PROVIDED DATA:

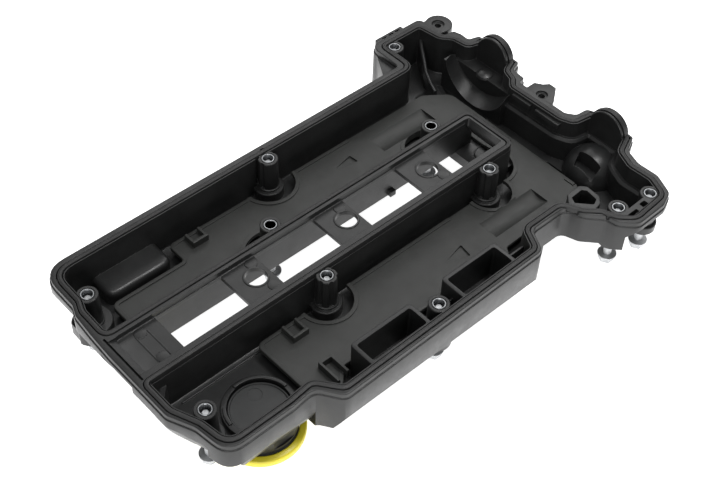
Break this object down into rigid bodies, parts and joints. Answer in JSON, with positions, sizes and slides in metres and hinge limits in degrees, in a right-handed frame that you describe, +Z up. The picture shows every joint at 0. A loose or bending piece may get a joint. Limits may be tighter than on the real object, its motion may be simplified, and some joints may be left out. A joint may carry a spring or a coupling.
{
  "type": "engine valve cover",
  "caption": "Moulded plastic engine valve cover, inside up, with rubber gasket, oil baffle, captive flange bolts in steel sleeves and a bayonet oil filler cap.",
  "frame": {"origin": "bottom centre of the bounding box, below the middle of the cover", "axes": "+Z up out of the open gasket side, +X along the engine towards the chain end, +Y across towards the chamber without the oil filler"},
  "size_m": [0.4032, 0.2662, 0.0748],
  "materials": {
    "cover_plastic": "glass-filled nylon, fine moulded grain",
    "gasket_rubber": "matt black moulded rubber",
    "baffle_plastic": "dark grey nylon, satin",
    "sleeve_steel": "turned steel",
    "bolt_steel": "zinc plated",
    "cap_plastic": "black nylon",
    "cap_yellow": "yellow moulded plastic, satin gloss",
    "seal_rubber": "black rubber"
  },
  "bodies": {
    "cover": {"cover_shell": "cover_plastic", "perimeter_gasket": "gasket_rubber", "baffle_plate": "baffle_plastic", "bolt_sleeve_a": "sleeve_steel", "bolt_sleeve_b": "sleeve_steel", "bolt_sleeve_c": "sleeve_steel", "bolt_sleeve_d": "sleeve_steel", "bolt_sleeve_e": "sleeve_steel", "bolt_sleeve_f": "sleeve_steel", "bolt_sleeve_g": "sleeve_steel", "bolt_sleeve_h": "sleeve_steel", "bolt_sleeve_j": "sleeve_steel", "bolt_sleeve_k": "sleeve_steel", "bolt_sleeve_l": "sleeve_steel"},
    "bolt_a": {"captive_bolt_a": "bolt_steel"},
    "bolt_b": {"captive_bolt_b": "bolt_steel"},
    "bolt_c": {"captive_bolt_c": "bolt_steel"},
    "bolt_d": {"captive_bolt_d": "bolt_steel"},
    "bolt_e": {"captive_bolt_e": "bolt_steel"},
    "bolt_f": {"captive_bolt_f": "bolt_steel"},
    "bolt_g": {"captive_bolt_g": "bolt_steel"},
    "bolt_h": {"captive_bolt_h": "bolt_steel"},
    "bolt_j": {"captive_bolt_j": "bolt_steel"},
    "bolt_k": {"captive_bolt_k": "bolt_steel"},
    "bolt_l": {"captive_bolt_l": "bolt_steel"},
    "cap_seal": {"filler_cap_seal": "seal_rubber"},
    "cap": {"filler_cap_body": "cap_plastic", "filler_cap_ring": "cap_yellow"}
  },
  "joints": [
    {"name": "bolt_a_slide", "type": "slide", "parent": "cover", "child": "bolt_a", "axis": [0, 0, 1], "range_m": [0, 0.0151]},
    {"name": "bolt_b_slide", "type": "slide", "parent": "cover", "child": "bolt_b", "axis": [0, 0, 1], "range_m": [0, 0.0151]},
    {"name": "bolt_c_slide", "type": "slide", "parent": "cover", "child": "bolt_c", "axis": [0, 0, 1], "range_m": [0, 0.0151]},
    {"name": "bolt_d_slide", "type": "slide", "parent": "cover", "child": "bolt_d", "axis": [0, 0, 1], "range_m": [0, 0.0151]},
    {"name": "bolt_e_slide", "type": "slide", "parent": "cover", "child": "bolt_e", "axis": [0, 0, 1], "range_m": [0, 0.0151]},
    {"name": "bolt_f_slide", "type": "slide", "parent": "cover", "child": "bolt_f", "axis": [0, 0, 1], "range_m": [0, 0.0151]},
    {"name": "bolt_g_slide", "type": "slide", "parent": "cover", "child": "bolt_g", "axis": [0, 0, 1], "range_m": [0, 0.0151]},
    {"name": "bolt_h_slide", "type": "slide", "parent": "cover", "child": "bolt_h", "axis": [0, 0, 1], "range_m": [0, 0.0151]},
    {"name": "bolt_j_slide", "type": "slide", "parent": "cover", "child": "bolt_j", "axis": [0, 0, 1], "range_m": [0, 0.0151]},
    {"name": "bolt_k_slide", "type": "slide", "parent": "cover", "child": "bolt_k", "axis": [0, 0, 1], "range_m": [0, 0.0151]},
    {"name": "bolt_l_slide", "type": "slide", "parent": "cover", "child": "bolt_l", "axis": [0, 0, 1], "range_m": [0, 0.0151]},
    {"name": "cap_lift", "type": "slide", "parent": "cover", "child": "cap_seal", "axis": [0, 0, -1], "range_m": [0, 0.03]},
    {"name": "cap_turn", "type": "hinge", "parent": "cap_seal", "child": "cap", "pos_m": [-0.1424, -0.06263, 0.014], "axis": [0, 0, 1], "range_deg": [0, 75]}
  ]
}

DO THIS: Repeat the data exactly. Leave nothing out.

TASK ANSWER:
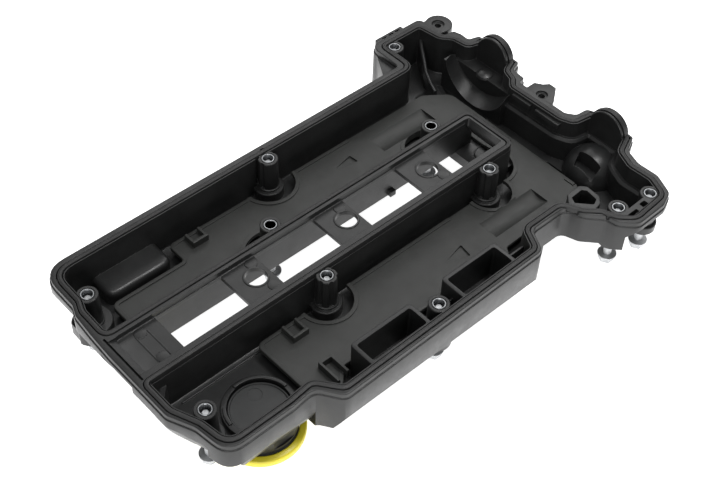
Break this object down into rigid bodies, parts and joints. Answer in JSON, with positions, sizes and slides in metres and hinge limits in degrees, in a right-handed frame that you describe, +Z up. The picture shows every joint at 0. A loose or bending piece may get a joint. Limits may be tighter than on the real object, its motion may be simplified, and some joints may be left out. A joint may carry a spring or a coupling.
{
  "type": "engine valve cover",
  "caption": "Moulded plastic engine valve cover, inside up, with rubber gasket, oil baffle, captive flange bolts in steel sleeves and a bayonet oil filler cap.",
  "frame": {"origin": "bottom centre of the bounding box, below the middle of the cover", "axes": "+Z up out of the open gasket side, +X along the engine towards the chain end, +Y across towards the chamber without the oil filler"},
  "size_m": [0.4032, 0.2662, 0.0748],
  "materials": {
    "cover_plastic": "glass-filled nylon, fine moulded grain",
    "gasket_rubber": "matt black moulded rubber",
    "baffle_plastic": "dark grey nylon, satin",
    "sleeve_steel": "turned steel",
    "bolt_steel": "zinc plated",
    "cap_plastic": "black nylon",
    "cap_yellow": "yellow moulded plastic, satin gloss",
    "seal_rubber": "black rubber"
  },
  "bodies": {
    "cover": {"cover_shell": "cover_plastic", "perimeter_gasket": "gasket_rubber", "baffle_plate": "baffle_plastic", "bolt_sleeve_a": "sleeve_steel", "bolt_sleeve_b": "sleeve_steel", "bolt_sleeve_c": "sleeve_steel", "bolt_sleeve_d": "sleeve_steel", "bolt_sleeve_e": "sleeve_steel", "bolt_sleeve_f": "sleeve_steel", "bolt_sleeve_g": "sleeve_steel", "bolt_sleeve_h": "sleeve_steel", "bolt_sleeve_j": "sleeve_steel", "bolt_sleeve_k": "sleeve_steel", "bolt_sleeve_l": "sleeve_steel"},
    "bolt_a": {"captive_bolt_a": "bolt_steel"},
    "bolt_b": {"captive_bolt_b": "bolt_steel"},
    "bolt_c": {"captive_bolt_c": "bolt_steel"},
    "bolt_d": {"captive_bolt_d": "bolt_steel"},
    "bolt_e": {"captive_bolt_e": "bolt_steel"},
    "bolt_f": {"captive_bolt_f": "bolt_steel"},
    "bolt_g": {"captive_bolt_g": "bolt_steel"},
    "bolt_h": {"captive_bolt_h": "bolt_steel"},
    "bolt_j": {"captive_bolt_j": "bolt_steel"},
    "bolt_k": {"captive_bolt_k": "bolt_steel"},
    "bolt_l": {"captive_bolt_l": "bolt_steel"},
    "cap_seal": {"filler_cap_seal": "seal_rubber"},
    "cap": {"filler_cap_body": "cap_plastic", "filler_cap_ring": "cap_yellow"}
  },
  "joints": [
    {"name": "bolt_a_slide", "type": "slide", "parent": "cover", "child": "bolt_a", "axis": [0, 0, 1], "range_m": [0, 0.0151]},
    {"name": "bolt_b_slide", "type": "slide", "parent": "cover", "child": "bolt_b", "axis": [0, 0, 1], "range_m": [0, 0.0151]},
    {"name": "bolt_c_slide", "type": "slide", "parent": "cover", "child": "bolt_c", "axis": [0, 0, 1], "range_m": [0, 0.0151]},
    {"name": "bolt_d_slide", "type": "slide", "parent": "cover", "child": "bolt_d", "axis": [0, 0, 1], "range_m": [0, 0.0151]},
    {"name": "bolt_e_slide", "type": "slide", "parent": "cover", "child": "bolt_e", "axis": [0, 0, 1], "range_m": [0, 0.0151]},
    {"name": "bolt_f_slide", "type": "slide", "parent": "cover", "child": "bolt_f", "axis": [0, 0, 1], "range_m": [0, 0.0151]},
    {"name": "bolt_g_slide", "type": "slide", "parent": "cover", "child": "bolt_g", "axis": [0, 0, 1], "range_m": [0, 0.0151]},
    {"name": "bolt_h_slide", "type": "slide", "parent": "cover", "child": "bolt_h", "axis": [0, 0, 1], "range_m": [0, 0.0151]},
    {"name": "bolt_j_slide", "type": "slide", "parent": "cover", "child": "bolt_j", "axis": [0, 0, 1], "range_m": [0, 0.0151]},
    {"name": "bolt_k_slide", "type": "slide", "parent": "cover", "child": "bolt_k", "axis": [0, 0, 1], "range_m": [0, 0.0151]},
    {"name": "bolt_l_slide", "type": "slide", "parent": "cover", "child": "bolt_l", "axis": [0, 0, 1], "range_m": [0, 0.0151]},
    {"name": "cap_lift", "type": "slide", "parent": "cover", "child": "cap_seal", "axis": [0, 0, -1], "range_m": [0, 0.03]},
    {"name": "cap_turn", "type": "hinge", "parent": "cap_seal", "child": "cap", "pos_m": [-0.1424, -0.06263, 0.014], "axis": [0, 0, 1], "range_deg": [0, 75]}
  ]
}